--- YOUR GOAL ---
Quote exactly the lines spanning from the top of the data below to the line that contains "over each end.", including both.

--- INFORMATION SUPPLIED ---
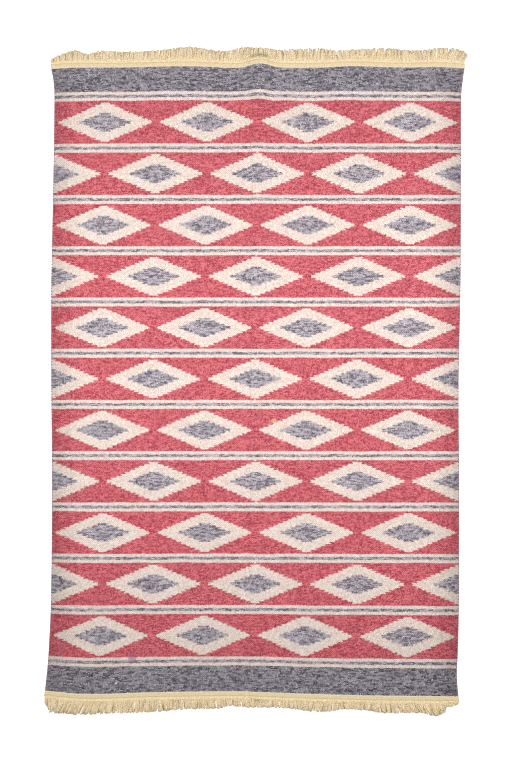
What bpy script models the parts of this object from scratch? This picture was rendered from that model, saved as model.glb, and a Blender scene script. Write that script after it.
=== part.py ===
"""Flat-woven rug lying on the floor, with a fringed cotton tape sewn over each end.

X runs across the rug and Y along it, both from the middle of the whole piece. The floor is Z = 0.
Every size is in metres.
"""

import bisect
import math
import random

import bmesh
import bpy
from mathutils import Vector

# Woven cloth
CLOTH_THICKNESS = 0.004
CLOTH_UNDER_TAPE = 0.020
FLAT_COLUMNS = 5
CREASE_COLUMNS = 20
CLOTH_ROWS = 40

# Fringed tape
TAPE_WIDTH = 0.023
TAPE_THICKNESS = 0.002
TAPE_ABOVE_CLOTH = 0.0007
TAPE_SHORT_OF_EDGE = 0.004
LOCKS_PER_TAPE = 144
LOCK_WIDTH = 0.0056
LOCK_TIP_SHARE = 0.62
LOCK_STATIONS = 3
LOCK_BEND_SHARE = 0.68
LOCK_DROP_RUN = 0.009
LOCK_SWAY = 0.0012
LOCK_REACH_SPREAD = 0.003
LOCK_SEED = 7

COLLECTION = "flatweave_rug"

# The long edges, with the flare at each corner: place along the rug, left edge, right edge.
LONG_EDGES = (
    (-1.194, -0.804, 0.771),
    (-1.106, -0.794, 0.763),
    (-1.015, -0.787, 0.767),
    (-0.832, -0.779, 0.771),
    (-0.376, -0.775, 0.772),
    (-0.011, -0.778, 0.770),
    (0.353, -0.778, 0.777),
    (0.718, -0.771, 0.779),
    (1.083, -0.766, 0.780),
    (1.144, -0.770, 0.786),
    (1.190, -0.779, 0.793),
)

# The crease left by folding the rug lengthwise: place along, where its crest runs, its height, and how
# wide its left and right sides are.
CREASE = (
    (-1.230, -0.006, 0.005, 0.022, 0.050),
    (-0.700, -0.010, 0.006, 0.022, 0.050),
    (-0.200, -0.006, 0.007, 0.022, 0.050),
    (0.400, -0.006, 0.007, 0.022, 0.050),
    (0.800, -0.001, 0.009, 0.025, 0.054),
    (1.000, 0.004, 0.012, 0.034, 0.058),
    (1.230, 0.014, 0.018, 0.064, 0.062),
)

# The tape's inner edge at each end: place across, place along.
TOP_TAPE_EDGE = (
    (-0.779, 1.184),
    (-0.700, 1.189),
    (-0.500, 1.190),
    (-0.255, 1.195),
    (-0.070, 1.189),
    (0.018, 1.202),
    (0.090, 1.190),
    (0.250, 1.190),
    (0.360, 1.195),
    (0.550, 1.190),
    (0.700, 1.192),
    (0.793, 1.186),
)
BOTTOM_TAPE_EDGE = (
    (-0.804, -1.175),
    (-0.650, -1.188),
    (-0.400, -1.182),
    (-0.060, -1.178),
    (0.100, -1.184),
    (0.400, -1.193),
    (0.771, -1.197),
)

# The fringe past each tape: place across, how far it reaches, how much it leans to the right.
TOP_FRINGE = (
    (-0.779, 0.014, -0.05),
    (-0.755, 0.026, 0.00),
    (-0.684, 0.045, 0.04),
    (-0.646, 0.030, 0.00),
    (-0.589, 0.042, 0.04),
    (-0.500, 0.039, 0.00),
    (-0.380, 0.041, 0.06),
    (-0.248, 0.053, 0.06),
    (-0.190, 0.045, 0.00),
    (-0.114, 0.043, 0.14),
    (-0.057, 0.056, 0.10),
    (0.010, 0.043, 0.00),
    (0.100, 0.047, -0.06),
    (0.247, 0.052, 0.00),
    (0.304, 0.041, 0.00),
    (0.400, 0.044, 0.06),
    (0.500, 0.051, 0.04),
    (0.610, 0.043, 0.04),
    (0.690, 0.050, 0.10),
    (0.745, 0.051, 0.26),
    (0.775, 0.042, 0.42),
    (0.793, 0.026, 0.45),
)
BOTTOM_FRINGE = (
    (-0.804, 0.022, -0.02),
    (-0.785, 0.046, -0.10),
    (-0.755, 0.056, -0.30),
    (-0.700, 0.057, -0.45),
    (-0.630, 0.056, -0.36),
    (-0.540, 0.053, -0.16),
    (-0.450, 0.054, 0.00),
    (-0.350, 0.051, 0.00),
    (-0.290, 0.044, 0.00),
    (-0.133, 0.043, 0.00),
    (-0.108, 0.034, 0.00),
    (-0.030, 0.038, 0.06),
    (0.095, 0.035, 0.06),
    (0.190, 0.043, 0.04),
    (0.255, 0.046, 0.00),
    (0.330, 0.034, 0.00),
    (0.400, 0.034, 0.06),
    (0.475, 0.045, 0.18),
    (0.620, 0.043, 0.36),
    (0.655, 0.054, 0.30),
    (0.686, 0.052, 0.32),
    (0.706, 0.038, 0.40),
    (0.722, 0.020, 0.10),
    (0.745, 0.018, -0.20),
    (0.771, 0.010, -0.50),
)

CLOTH_COLOUR = (0.60, 0.14, 0.16, 1.0)
COTTON_COLOUR = (0.80, 0.66, 0.43, 1.0)


def read_table(rows, place):
    """Return a table's columns at one place, on a smooth curve through its rows."""
    places = [row[0] for row in rows]
    if place <= places[0]:
        return rows[0][1:]
    if place >= places[-1]:
        return rows[-1][1:]
    low = bisect.bisect_right(places, place) - 1
    high = low + 1
    before = max(low - 1, 0)
    after = min(high + 1, len(rows) - 1)
    step = places[high] - places[low]
    t = (place - places[low]) / step
    found = []
    for column in range(1, len(rows[0])):
        values = [row[column] for row in rows]
        slope_low = (values[high] - values[before]) / (places[high] - places[before])
        slope_high = (values[after] - values[low]) / (places[after] - places[low])
        found.append(
            (2 * t**3 - 3 * t**2 + 1) * values[low]
            + (t**3 - 2 * t**2 + t) * step * slope_low
            + (3 * t**2 - 2 * t**3) * values[high]
            + (t**3 - t**2) * step * slope_high
        )
    return tuple(found)


def blend(low, high, share):
    """Return the value that lies this share of the way from low to high."""
    return low + (high - low) * share


def crease_height(across, along):
    """Return how far the crease lifts the cloth off the floor at a place."""
    crest, height, left_width, right_width = read_table(CREASE, along)
    off = (crest - across) / left_width if across < crest else (across - crest) / right_width
    if off >= 1:
        return 0.0
    return height * math.cos(math.pi / 2 * off) ** 2


def point_over_cloth(across, along, lift):
    """Return the point this far from the cloth's underside, measured square to the cloth."""
    nudge = 0.0005
    rise = crease_height(across + nudge, along) - crease_height(across - nudge, along)
    normal = Vector((-rise / (2 * nudge), 0.0, 1.0)).normalized()
    return Vector((across, along, crease_height(across, along))) + lift * normal


def cloth_across(column, along):
    """Return where a column of the cloth lies across it; the columns bunch up over the crease."""
    left, right = read_table(LONG_EDGES, along)
    crest, _, left_width, right_width = read_table(CREASE, along)
    if column <= FLAT_COLUMNS:
        return blend(left, crest - left_width, column / FLAT_COLUMNS)
    if column <= FLAT_COLUMNS + CREASE_COLUMNS:
        share = (column - FLAT_COLUMNS) / CREASE_COLUMNS
        return blend(crest - left_width, crest + right_width, share)
    share = (column - FLAT_COLUMNS - CREASE_COLUMNS) / FLAT_COLUMNS
    return blend(crest + right_width, right, share)


def cloth_point(column, row):
    """Return the point on the cloth's underside for a grid column and row."""
    straight = blend(BOTTOM_TAPE_EDGE[0][1], TOP_TAPE_EDGE[0][1], row / CLOTH_ROWS)
    across = cloth_across(column, straight)
    top = read_table(TOP_TAPE_EDGE, across)[0] + CLOTH_UNDER_TAPE
    bottom = read_table(BOTTOM_TAPE_EDGE, across)[0] - CLOTH_UNDER_TAPE
    along = blend(bottom, top, row / CLOTH_ROWS)
    return point_over_cloth(across, along, 0.0)


def plain_material(name, colour):
    """Make a rough, undyed-looking yarn material of one colour."""
    material = bpy.data.materials.new(name)
    material.use_nodes = True
    shader = material.node_tree.nodes["Principled BSDF"]
    shader.inputs["Base Color"].default_value = colour
    shader.inputs["Roughness"].default_value = 0.9
    shader.inputs["Metallic"].default_value = 0.0
    return material


def add_object(mesh, collection, parent, material):
    """Put a mesh in the collection as an object of the mesh's own name."""
    mesh.materials.append(material)
    obj = bpy.data.objects.new(mesh.name, mesh)
    obj.parent = parent
    collection.objects.link(obj)
    return obj


def build_cloth(collection, parent):
    """Build the woven cloth: one sheet with the rug's outline and its lengthwise crease."""
    columns = 2 * FLAT_COLUMNS + CREASE_COLUMNS
    bm = bmesh.new()
    bmesh.ops.create_grid(bm, x_segments=columns, y_segments=CLOTH_ROWS, size=0.5)
    for vert in bm.verts:
        column = round((vert.co.x + 0.5) * columns)
        row = round((vert.co.y + 0.5) * CLOTH_ROWS)
        vert.co = cloth_point(column, row)
    mesh = bpy.data.meshes.new("woven_cloth")
    bm.to_mesh(mesh)
    bm.free()
    material = plain_material("dyed_wool", CLOTH_COLOUR)
    cloth = add_object(mesh, collection, parent, material)
    shell = cloth.modifiers.new("thickness", "SOLIDIFY")
    shell.thickness = CLOTH_THICKNESS
    shell.offset = 1.0
    return cloth


def tape_point(share, outward, lift, tape_edge, side):
    """Return a point of a tape: share across it, outward from its inner edge, lift above its underside."""
    left, right = read_table(LONG_EDGES, side * abs(tape_edge[0][1]))
    across = blend(left + TAPE_SHORT_OF_EDGE, right - TAPE_SHORT_OF_EDGE, share)
    along = read_table(tape_edge, across)[0] + side * outward
    return point_over_cloth(across, along, CLOTH_THICKNESS + TAPE_ABOVE_CLOTH + lift)


def shape_locks(tape_edge, fringe, side):
    """Return each lock's root, reach and lean, a little uneven from one lock to the next."""
    rng = random.Random(LOCK_SEED)
    locks = []
    for number in range(LOCKS_PER_TAPE):
        share = (2 * number + 1.5) / (2 * LOCKS_PER_TAPE + 1)
        root = tape_point(share, TAPE_WIDTH, 0.0, tape_edge, side)
        reach, lean = read_table(fringe, root.x)
        reach += rng.uniform(-LOCK_REACH_SPREAD, LOCK_REACH_SPREAD)
        lean += rng.uniform(-LOCK_SWAY, LOCK_SWAY) / reach
        locks.append((root, reach, lean))
    return locks


def lock_point(lock, station, across_sign, lift, side):
    """Return a corner of a lock at one of its stations: where it meets the floor, its middle or its tip."""
    root, reach, lean = lock
    drop = root.z - CLOTH_THICKNESS
    landing = min((LOCK_DROP_RUN + drop) / reach, 0.45)
    share = (landing, LOCK_BEND_SHARE, 1.0)[station]
    # The lean grows along the lock, so the lock leaves the tape squarely and bends away.
    middle = Vector((lean * reach * share**1.5, side * reach * share, 0.0))
    across = Vector((1.0, -side * lean * 1.5 * share**0.5, 0.0)).normalized()
    half_width = LOCK_WIDTH / 2 * blend(1.0, LOCK_TIP_SHARE, share)
    point = root + middle + across_sign * half_width * across
    point.z = lift
    return point


def build_fringed_tape(name, tape_edge, fringe, side, material, collection, parent):
    """Build one fringed tape: a flat heading over the cloth's end, with its locks fused to it."""
    columns = 2 * LOCKS_PER_TAPE + 1
    bm = bmesh.new()
    bmesh.ops.create_grid(bm, x_segments=columns, y_segments=1, size=0.5)
    bmesh.ops.translate(bm, verts=bm.verts, vec=(0.5, 0.5, 0.0))
    raised = bmesh.ops.extrude_face_region(bm, geom=list(bm.faces), use_keep_orig=True)["geom"]
    raised_verts = [item for item in raised if isinstance(item, bmesh.types.BMVert)]
    bmesh.ops.translate(bm, verts=raised_verts, vec=(0.0, 0.0, TAPE_THICKNESS))

    # Every second face of the outer side grows a lock, station by station.
    outer = [face for face in bm.faces if all(vert.co.y > 0.9 for vert in face.verts)]
    outer.sort(key=lambda face: face.calc_center_median().x)
    for face in outer[1::2]:
        for _ in range(LOCK_STATIONS):
            face = bmesh.ops.extrude_discrete_faces(bm, faces=[face])["faces"][0]
            bmesh.ops.translate(bm, verts=face.verts, vec=(0.0, 1.0, 0.0))

    locks = shape_locks(tape_edge, fringe, side)
    for vert in bm.verts:
        share, outward, lift = vert.co
        line = round(share * columns)
        if outward < 1.5:
            vert.co = tape_point(share, outward * TAPE_WIDTH, lift, tape_edge, side)
        else:
            across_sign = -1 if line % 2 else 1
            station = round(outward) - 2
            vert.co = lock_point(locks[(line - 1) // 2], station, across_sign, lift, side)
    bmesh.ops.recalc_face_normals(bm, faces=bm.faces)
    mesh = bpy.data.meshes.new(name)
    bm.to_mesh(mesh)
    bm.free()
    return add_object(mesh, collection, parent, material)


def clear_scene():
    """Remove every object of the scene that is open."""
    for obj in list(bpy.data.objects):
        bpy.data.objects.remove(obj)


def main():
    """Build the cloth and its two fringed tapes."""
    clear_scene()
    collection = bpy.data.collections.new(COLLECTION)
    bpy.context.scene.collection.children.link(collection)
    rug = bpy.data.objects.new("rug", None)
    collection.objects.link(rug)
    cotton = plain_material("cotton_yarn", COTTON_COLOUR)
    build_cloth(collection, rug)
    build_fringed_tape("fringed_tape_top", TOP_TAPE_EDGE, TOP_FRINGE, 1, cotton, collection, rug)
    build_fringed_tape(
        "fringed_tape_bottom", BOTTOM_TAPE_EDGE, BOTTOM_FRINGE, -1, cotton, collection, rug
    )


main()
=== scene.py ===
"""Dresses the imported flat-woven rug: its cloth, its fringed tapes, and the studio it lies in.

X runs across the rug, Y along it and Z up, in metres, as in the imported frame.
"""

import bisect
import logging
import math
import random
from dataclasses import dataclass
from enum import Enum
from typing import NamedTuple, Sequence

import bmesh
import bpy
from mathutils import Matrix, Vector, noise

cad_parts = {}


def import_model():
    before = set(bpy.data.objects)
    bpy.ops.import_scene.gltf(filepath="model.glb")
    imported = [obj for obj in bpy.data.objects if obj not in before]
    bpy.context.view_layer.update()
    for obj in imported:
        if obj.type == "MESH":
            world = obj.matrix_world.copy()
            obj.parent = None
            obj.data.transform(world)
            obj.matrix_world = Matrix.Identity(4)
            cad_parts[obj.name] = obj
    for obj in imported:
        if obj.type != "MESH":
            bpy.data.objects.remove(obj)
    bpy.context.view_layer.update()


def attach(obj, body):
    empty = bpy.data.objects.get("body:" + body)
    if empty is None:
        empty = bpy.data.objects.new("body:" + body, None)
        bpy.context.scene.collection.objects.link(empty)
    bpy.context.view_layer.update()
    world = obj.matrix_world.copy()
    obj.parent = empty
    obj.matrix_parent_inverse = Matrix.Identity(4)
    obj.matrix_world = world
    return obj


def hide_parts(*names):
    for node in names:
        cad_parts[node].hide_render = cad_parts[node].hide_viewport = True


log = logging.getLogger("rug")

BODY = "root"
CLOTH_NODE = "woven_cloth"
WEAVE_MAP = "weave"
SHADE = "shade"


class End(Enum):
    """The two ends of the rug, and which way along Y each one faces."""

    TOP = 1
    BOTTOM = -1


class EdgeRow(NamedTuple):
    """Where the two long edges lie at one place along the rug."""

    along: float
    left: float
    right: float


class CreaseRow(NamedTuple):
    """The lengthwise crease at one place along the rug."""

    along: float
    crest: float
    height: float
    left_width: float
    right_width: float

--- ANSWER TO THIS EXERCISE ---
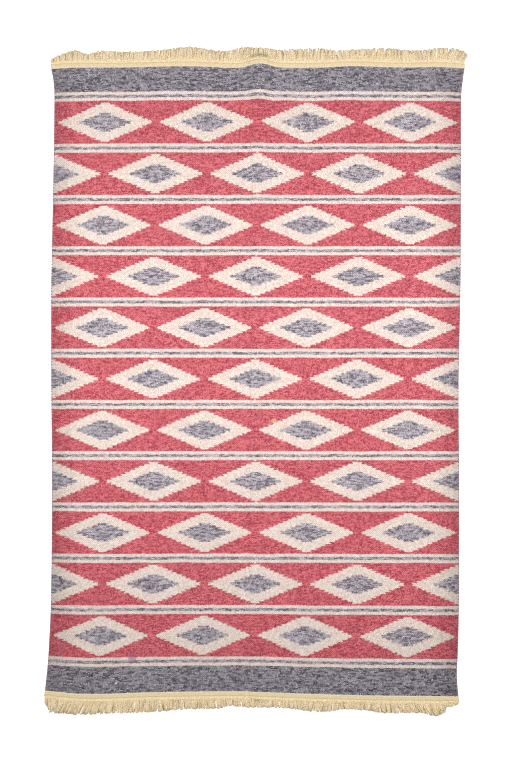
What bpy script models the parts of this object from scratch? This picture was rendered from that model, saved as model.glb, and a Blender scene script. Write that script after it.
=== part.py ===
"""Flat-woven rug lying on the floor, with a fringed cotton tape sewn over each end.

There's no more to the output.